Every one must feel the disturbance that the efforts necessary to open the way to political life must have made in his intellectual existence; how much energy and strength of will were necessary in order to carry on together, in spite of the obstacles of a health which was always fragile, the composition of his book, a work for solitude and retirement, and the care of his political ambition, a work to be carried on only in public, and amidst all the cares and obligations of publicity.

He was elected in March, 1839, and it was not until the beginning of 1840, that the last two volumes of his Democracy in America were published.

Here ends, for the present, his literary life, to be resumed after an interval of 15 years—and his political life begins.

[*]Under the title of The Penitentiary System in the United States, and of its application in France, 1 vol. 8vo.; 2d edition, 2 vols. 8vo.; 3d edition, 1 vol. 8vo. Translated into German by Dr. Julius of Berlin, and into English by Francis Lieber of Boston, the distinguished author of many publications, among others of a book entitled Political Ethics. He is now a member of the Institute.

[*]See the excellent work of M. de Laboulaye on the “Life and Writings of A. de Tocqueville,” and the Criticism on M. de Lacy.—Variétés Littéraires, vol. ii. s. 67.

[]Historical Society of France.
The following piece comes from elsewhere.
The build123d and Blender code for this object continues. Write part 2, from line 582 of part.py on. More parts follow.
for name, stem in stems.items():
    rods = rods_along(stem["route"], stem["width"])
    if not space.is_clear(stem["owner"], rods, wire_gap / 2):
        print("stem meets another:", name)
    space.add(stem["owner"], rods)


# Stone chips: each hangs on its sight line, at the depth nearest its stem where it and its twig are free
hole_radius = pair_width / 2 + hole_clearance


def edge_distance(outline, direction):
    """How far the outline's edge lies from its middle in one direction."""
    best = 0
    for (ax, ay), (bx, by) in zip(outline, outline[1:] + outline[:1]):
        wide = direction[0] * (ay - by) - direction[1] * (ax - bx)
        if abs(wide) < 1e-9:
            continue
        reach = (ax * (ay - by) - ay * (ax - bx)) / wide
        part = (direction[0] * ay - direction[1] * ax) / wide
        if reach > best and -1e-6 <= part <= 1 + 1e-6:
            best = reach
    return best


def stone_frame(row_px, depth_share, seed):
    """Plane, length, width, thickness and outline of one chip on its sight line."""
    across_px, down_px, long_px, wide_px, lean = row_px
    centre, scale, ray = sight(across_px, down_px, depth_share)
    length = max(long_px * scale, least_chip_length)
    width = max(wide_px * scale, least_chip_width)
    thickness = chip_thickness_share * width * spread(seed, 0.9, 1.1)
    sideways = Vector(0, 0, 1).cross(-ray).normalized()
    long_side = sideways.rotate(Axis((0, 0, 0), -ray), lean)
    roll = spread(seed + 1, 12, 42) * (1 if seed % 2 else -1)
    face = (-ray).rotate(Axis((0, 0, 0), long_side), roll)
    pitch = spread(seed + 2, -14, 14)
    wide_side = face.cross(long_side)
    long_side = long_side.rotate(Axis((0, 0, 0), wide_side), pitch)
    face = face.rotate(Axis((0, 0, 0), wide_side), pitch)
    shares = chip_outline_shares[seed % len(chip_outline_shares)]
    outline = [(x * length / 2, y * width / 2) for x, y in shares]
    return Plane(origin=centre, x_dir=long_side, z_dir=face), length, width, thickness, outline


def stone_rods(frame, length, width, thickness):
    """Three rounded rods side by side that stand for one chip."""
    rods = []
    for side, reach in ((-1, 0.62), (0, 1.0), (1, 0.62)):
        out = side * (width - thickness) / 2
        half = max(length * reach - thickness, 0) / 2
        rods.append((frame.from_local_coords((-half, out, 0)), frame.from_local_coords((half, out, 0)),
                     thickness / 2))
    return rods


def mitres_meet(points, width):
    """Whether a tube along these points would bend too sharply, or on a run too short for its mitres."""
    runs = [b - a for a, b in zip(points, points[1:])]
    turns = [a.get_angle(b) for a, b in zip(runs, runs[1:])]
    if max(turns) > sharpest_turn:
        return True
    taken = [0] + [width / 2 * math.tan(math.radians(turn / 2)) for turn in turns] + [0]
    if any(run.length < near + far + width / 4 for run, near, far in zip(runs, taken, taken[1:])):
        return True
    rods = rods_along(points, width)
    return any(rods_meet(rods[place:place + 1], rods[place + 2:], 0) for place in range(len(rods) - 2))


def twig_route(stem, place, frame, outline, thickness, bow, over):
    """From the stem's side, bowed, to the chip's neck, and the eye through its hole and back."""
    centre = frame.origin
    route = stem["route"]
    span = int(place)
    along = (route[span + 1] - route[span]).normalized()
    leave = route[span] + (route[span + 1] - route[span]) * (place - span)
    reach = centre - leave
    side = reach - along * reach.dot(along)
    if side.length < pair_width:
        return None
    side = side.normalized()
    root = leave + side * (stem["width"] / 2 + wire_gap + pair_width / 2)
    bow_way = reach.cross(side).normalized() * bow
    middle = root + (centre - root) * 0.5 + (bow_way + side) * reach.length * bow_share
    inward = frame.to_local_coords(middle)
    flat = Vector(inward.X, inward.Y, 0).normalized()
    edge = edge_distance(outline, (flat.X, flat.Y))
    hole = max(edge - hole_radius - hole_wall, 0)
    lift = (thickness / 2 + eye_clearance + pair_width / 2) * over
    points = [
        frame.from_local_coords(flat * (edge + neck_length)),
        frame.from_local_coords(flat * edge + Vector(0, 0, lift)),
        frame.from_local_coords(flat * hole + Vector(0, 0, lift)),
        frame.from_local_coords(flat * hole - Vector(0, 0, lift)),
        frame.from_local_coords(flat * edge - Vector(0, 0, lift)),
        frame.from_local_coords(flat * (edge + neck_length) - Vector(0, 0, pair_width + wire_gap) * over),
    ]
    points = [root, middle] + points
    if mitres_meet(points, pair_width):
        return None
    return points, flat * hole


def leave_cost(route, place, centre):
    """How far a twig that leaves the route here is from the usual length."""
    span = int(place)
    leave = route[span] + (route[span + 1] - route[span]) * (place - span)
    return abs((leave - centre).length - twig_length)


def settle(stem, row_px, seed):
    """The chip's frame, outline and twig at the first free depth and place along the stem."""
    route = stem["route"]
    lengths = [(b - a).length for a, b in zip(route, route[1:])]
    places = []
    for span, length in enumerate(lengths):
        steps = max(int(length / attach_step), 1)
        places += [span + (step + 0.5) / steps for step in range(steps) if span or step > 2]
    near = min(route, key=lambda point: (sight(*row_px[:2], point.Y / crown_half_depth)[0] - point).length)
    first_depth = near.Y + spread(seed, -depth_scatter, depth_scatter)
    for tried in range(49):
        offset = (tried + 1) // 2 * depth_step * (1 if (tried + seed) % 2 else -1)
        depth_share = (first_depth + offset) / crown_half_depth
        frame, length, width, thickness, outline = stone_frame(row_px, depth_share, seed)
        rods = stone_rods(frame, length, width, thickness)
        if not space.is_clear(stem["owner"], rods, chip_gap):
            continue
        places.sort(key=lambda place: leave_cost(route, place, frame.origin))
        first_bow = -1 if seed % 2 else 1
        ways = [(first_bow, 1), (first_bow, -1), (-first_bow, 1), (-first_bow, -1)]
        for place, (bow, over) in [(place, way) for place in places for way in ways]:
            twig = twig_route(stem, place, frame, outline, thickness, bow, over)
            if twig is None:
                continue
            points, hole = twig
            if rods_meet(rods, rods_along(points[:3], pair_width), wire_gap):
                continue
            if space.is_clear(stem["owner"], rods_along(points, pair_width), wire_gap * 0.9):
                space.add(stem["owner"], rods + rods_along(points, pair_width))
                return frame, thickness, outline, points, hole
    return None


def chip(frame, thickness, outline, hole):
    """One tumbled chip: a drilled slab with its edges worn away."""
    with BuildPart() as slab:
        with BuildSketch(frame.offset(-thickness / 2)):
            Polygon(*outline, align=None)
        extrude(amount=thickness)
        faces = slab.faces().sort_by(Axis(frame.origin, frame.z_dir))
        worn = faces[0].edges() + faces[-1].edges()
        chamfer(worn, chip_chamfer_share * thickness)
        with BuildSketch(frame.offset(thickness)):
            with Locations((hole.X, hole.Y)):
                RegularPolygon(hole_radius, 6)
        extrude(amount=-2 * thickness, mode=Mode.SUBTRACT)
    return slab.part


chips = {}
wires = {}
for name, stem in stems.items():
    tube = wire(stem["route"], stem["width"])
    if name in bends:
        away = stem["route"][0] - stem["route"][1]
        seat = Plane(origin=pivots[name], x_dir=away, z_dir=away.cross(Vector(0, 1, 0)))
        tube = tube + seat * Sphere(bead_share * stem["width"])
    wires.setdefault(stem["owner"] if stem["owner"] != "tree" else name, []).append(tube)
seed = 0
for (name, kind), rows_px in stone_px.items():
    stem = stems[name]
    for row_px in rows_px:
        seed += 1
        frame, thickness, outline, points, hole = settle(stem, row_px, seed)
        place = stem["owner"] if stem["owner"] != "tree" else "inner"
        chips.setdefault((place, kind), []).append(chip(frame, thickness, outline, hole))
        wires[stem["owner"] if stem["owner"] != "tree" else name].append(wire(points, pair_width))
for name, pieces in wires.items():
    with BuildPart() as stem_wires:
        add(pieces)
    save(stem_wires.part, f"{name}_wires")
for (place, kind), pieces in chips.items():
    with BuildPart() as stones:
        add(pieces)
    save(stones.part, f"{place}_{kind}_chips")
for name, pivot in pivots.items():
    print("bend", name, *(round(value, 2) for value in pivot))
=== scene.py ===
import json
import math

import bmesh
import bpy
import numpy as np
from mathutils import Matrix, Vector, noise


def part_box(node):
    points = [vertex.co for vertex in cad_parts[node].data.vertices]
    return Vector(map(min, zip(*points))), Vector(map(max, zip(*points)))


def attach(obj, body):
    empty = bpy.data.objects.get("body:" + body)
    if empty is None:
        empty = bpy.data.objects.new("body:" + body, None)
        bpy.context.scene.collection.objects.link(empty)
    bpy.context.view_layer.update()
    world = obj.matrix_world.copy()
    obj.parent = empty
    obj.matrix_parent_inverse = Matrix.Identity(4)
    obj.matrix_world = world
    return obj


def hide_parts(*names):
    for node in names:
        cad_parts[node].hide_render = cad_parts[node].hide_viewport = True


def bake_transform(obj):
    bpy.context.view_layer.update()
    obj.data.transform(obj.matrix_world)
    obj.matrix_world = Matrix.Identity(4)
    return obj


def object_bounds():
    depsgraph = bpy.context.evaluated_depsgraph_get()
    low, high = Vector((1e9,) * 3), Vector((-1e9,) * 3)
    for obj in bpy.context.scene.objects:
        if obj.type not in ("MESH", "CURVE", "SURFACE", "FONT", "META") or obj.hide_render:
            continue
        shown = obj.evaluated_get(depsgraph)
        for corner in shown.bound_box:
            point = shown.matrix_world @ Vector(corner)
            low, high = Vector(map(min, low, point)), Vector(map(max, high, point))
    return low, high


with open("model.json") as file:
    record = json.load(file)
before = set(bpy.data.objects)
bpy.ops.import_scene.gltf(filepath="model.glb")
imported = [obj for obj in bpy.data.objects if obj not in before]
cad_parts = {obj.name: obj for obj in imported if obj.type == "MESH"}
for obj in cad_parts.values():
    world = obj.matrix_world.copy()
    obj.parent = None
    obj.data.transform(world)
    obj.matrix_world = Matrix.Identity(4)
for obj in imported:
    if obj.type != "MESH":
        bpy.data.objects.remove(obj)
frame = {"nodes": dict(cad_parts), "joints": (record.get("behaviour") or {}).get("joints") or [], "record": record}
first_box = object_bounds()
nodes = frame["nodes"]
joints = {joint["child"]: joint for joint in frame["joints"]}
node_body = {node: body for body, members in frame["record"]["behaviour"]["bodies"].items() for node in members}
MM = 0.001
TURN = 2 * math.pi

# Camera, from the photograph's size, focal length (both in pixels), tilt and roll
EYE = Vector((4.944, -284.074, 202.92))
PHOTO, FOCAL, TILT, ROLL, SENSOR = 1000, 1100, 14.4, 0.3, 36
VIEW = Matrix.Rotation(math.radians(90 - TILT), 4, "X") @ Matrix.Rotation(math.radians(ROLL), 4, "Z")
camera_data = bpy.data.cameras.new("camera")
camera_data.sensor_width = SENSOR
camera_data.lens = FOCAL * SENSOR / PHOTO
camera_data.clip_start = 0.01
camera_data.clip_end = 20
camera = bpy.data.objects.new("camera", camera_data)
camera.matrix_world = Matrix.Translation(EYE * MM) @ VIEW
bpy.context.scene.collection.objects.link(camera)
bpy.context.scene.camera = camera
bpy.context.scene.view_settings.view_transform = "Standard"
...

Meeting of the 2nd May, 1859.

[*]Count Louis de Kergorlay.

[]Nacqueville, near Cherbourg, is the château of Tocqueville’s eldest brother, Count Hippolyto de Tocqueville, with whom he was then staying.

[*]At the sitting of the 11th of August, 1836. The prize was awarded on the report of the Villemain, who thus concluded an analysis of the Democracy. “Such is M. de Tocqueville’s book: talent, good sense, elevation, a simple, unaffected style, and the love of virtue eloquently expressed, are its characteristics; and they give the Academy little hope of crowning a work with similar claims.”

[*]In the Moniteur of the 22nd of April, 1842, may be found the remarkable speech, on his reception, by Alexis de Tocqueville, and the reply of Count Molé.